**WORK INSTRUCTIONS**
From the listing below, copy only the lines from the line that contains "of the model" to the line that contains "obj.parent = empty", counting those two lines as part of the copy.

**DATASET SECTION**
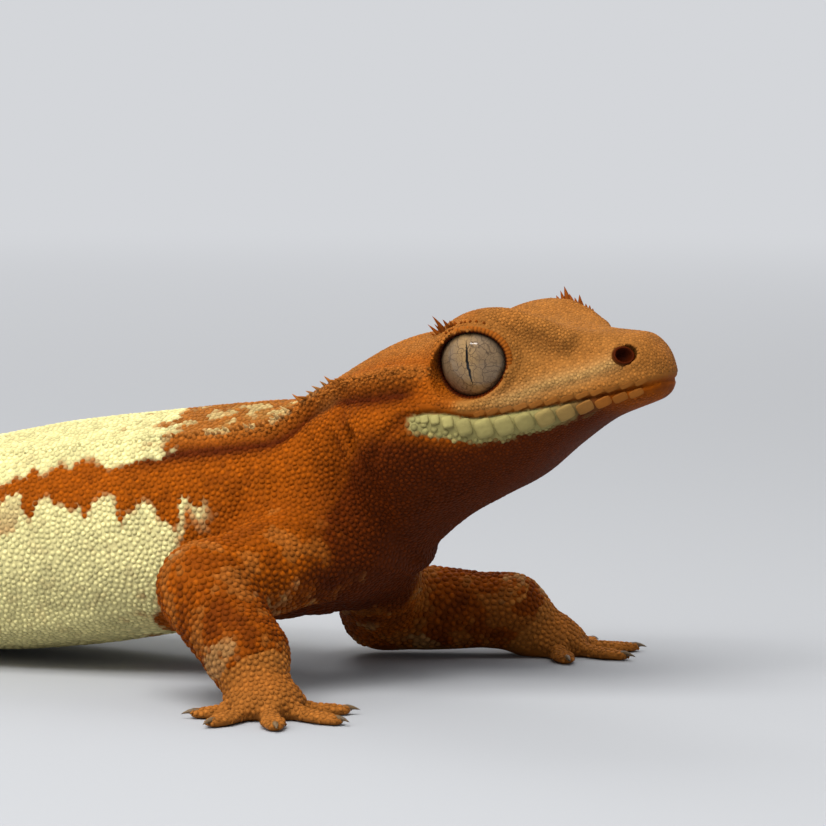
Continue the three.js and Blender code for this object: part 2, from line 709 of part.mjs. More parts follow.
const stretch = (from, to, count, sides) =>
  solid(bodyStretch(from + GAP / 2, to - GAP / 2, count, sides));
const neckSolid = joined([
  stretch(CUTS.neck, CUTS.torso, 7, BODY_SIDES),
  ...crestSpines(CUTS.neck + 0.5, CUTS.torso - 0.5, 1.1, () => 0.8),
]);
const torsoSolid = joined([
  stretch(CUTS.torso, CUTS.tail, 22, BODY_SIDES),
  ...crestSpines(CUTS.torso + 0.6, 84, 1.75, (at) => THREE.MathUtils.lerp(0.65, 0.4, (at - 36) / 48)),
]);
const bodyGrown = joined([
  solid(headLoft(GAP)),
  solid(bodyStretch(CUTS.neck - 1, CUTS.tail + 20, 50, BODY_SIDES, GAP)),
]);

const SKIN = { rust: 0xa8561a, cream: 0xe9dfa6, lip: 0xcfc79a, eye: 0x8a7a62 };
const FINISH = {
  skin: { roughness: 0.6, metalness: 0 },
  eye: { roughness: 0.05, metalness: 0 },
};
const group = new THREE.Group();

function addNode(name, manifold, color, finish = FINISH.skin) {
  const mesh = new THREE.Mesh(
    geometryOf(manifold),
    new THREE.MeshStandardMaterial({ color, ...finish }),
  );
  mesh.name = name;
  group.add(mesh);
  return mesh;
}

addNode("head", largest(headSolid), SKIN.rust);
addNode("jaw", largest(jawSolid), SKIN.lip);
for (const [name, side] of [["eye_left", 1], ["eye_right", -1]]) {
  const eye = new THREE.Mesh(
    eyeGeometry,
    new THREE.MeshStandardMaterial({ color: SKIN.eye, ...FINISH.eye }),
  );
  eye.name = name;
  eye.position.copy(eyeCentre(side));
  group.add(eye);
}
addNode("neck", largest(neckSolid), SKIN.rust);
addNode("torso", largest(torsoSolid), SKIN.cream);
const TAIL_PARTS = [
  ["tail_base", CUTS.tail, CUTS.tailMiddle, 9],
  ["tail_middle", CUTS.tailMiddle, CUTS.tailEnd, 10],
  ["tail_end", CUTS.tailEnd, BODY_LENGTH - 0.02 + GAP / 2, 14],
];
for (const [name, from, to, count] of TAIL_PARTS) {
  addNode(name, largest(aboveFloor(stretch(from, to, count, TAIL_SIDES))), SKIN.rust);
}
for (const spec of LIMBS) {
  limbSolids(spec, bodyGrown).forEach((made, i) => addNode(spec.names[i], made, SKIN.rust));
}

// The origin goes under the middle of the model
const box = new THREE.Box3().setFromObject(group);
const middle = box.getCenter(vec(0, 0, 0));
group.position.set(-middle.x, -middle.y, -box.min.z);

export default group;
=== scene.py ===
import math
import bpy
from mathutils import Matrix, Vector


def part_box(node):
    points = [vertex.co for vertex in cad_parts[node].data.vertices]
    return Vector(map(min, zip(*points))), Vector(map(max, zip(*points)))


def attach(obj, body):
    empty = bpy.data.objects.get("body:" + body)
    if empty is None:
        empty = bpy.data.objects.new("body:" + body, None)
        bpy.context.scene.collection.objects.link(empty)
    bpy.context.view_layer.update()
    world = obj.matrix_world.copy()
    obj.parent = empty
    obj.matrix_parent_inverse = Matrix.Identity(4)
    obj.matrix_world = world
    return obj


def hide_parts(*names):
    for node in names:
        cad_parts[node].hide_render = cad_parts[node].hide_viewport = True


bl_info = {
    "name": "Crested Gecko Model",
    "version": (1, 0, 0),
    "blender": (4, 5, 0),
    "location": "View3D > Sidebar > Gecko",
    "description": "Dresses the parted solids of a crested gecko with skin, scales, spines and eyes",
    "category": "Add Mesh",
}

from functools import partial

import bpy
import numpy as np
from bpy.props import FloatProperty, FloatVectorProperty, PointerProperty
from mathutils import Matrix, Vector, kdtree

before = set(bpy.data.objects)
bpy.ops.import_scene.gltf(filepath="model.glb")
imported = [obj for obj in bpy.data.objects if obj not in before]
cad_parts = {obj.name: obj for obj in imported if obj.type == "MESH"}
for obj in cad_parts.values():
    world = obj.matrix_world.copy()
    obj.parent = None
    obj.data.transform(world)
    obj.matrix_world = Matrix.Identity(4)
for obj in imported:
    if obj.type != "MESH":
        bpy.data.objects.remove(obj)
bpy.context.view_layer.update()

# Sizes are in millimetres, in the model's own frame: the head's origin lies midway between the eye
# centres, EYE_HEIGHT over the floor. Finished meshes are shifted onto the frame and made metres.
MM = 0.001

EYE_HEIGHT = 28.5
EYE_STATION = 14.5
EYE_SIDE = 5.1
HEAD_PITCH = 15.0
HEAD_YAW = 3.0
HEAD_LENGTH = 26.0
AXIS_DROP = 4.2
NOSE_ROUND = 2.0
TIP_ROUND = 1.5

# Head stations: distance from the snout tip, half width, height over and depth under the axis
HEAD_ROWS = (
    (0, 2.7, 2.7, 2.2),
    (2.5, 3.7, 3.7, 2.65),
    (6.5, 5.2, 5.15, 3.25),
    (10.5, 7.0, 6.95, 4.7),
    (14.5, 8.5, 7.6, 6.5),
    (18.5, 9.9, 7.9, 7.4),
    (22.5, 10.7, 7.8, 8.4),
    (26.5, 9.8, 6.8, 10.1),
)
HEAD_END_PITCH = 18.0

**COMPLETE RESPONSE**
// The origin goes under the middle of the model
const box = new THREE.Box3().setFromObject(group);
const middle = box.getCenter(vec(0, 0, 0));
group.position.set(-middle.x, -middle.y, -box.min.z);

export default group;
=== scene.py ===
import math
import bpy
from mathutils import Matrix, Vector


def part_box(node):
    points = [vertex.co for vertex in cad_parts[node].data.vertices]
    return Vector(map(min, zip(*points))), Vector(map(max, zip(*points)))


def attach(obj, body):
    empty = bpy.data.objects.get("body:" + body)
    if empty is None:
        empty = bpy.data.objects.new("body:" + body, None)
        bpy.context.scene.collection.objects.link(empty)
    bpy.context.view_layer.update()
    world = obj.matrix_world.copy()
    obj.parent = empty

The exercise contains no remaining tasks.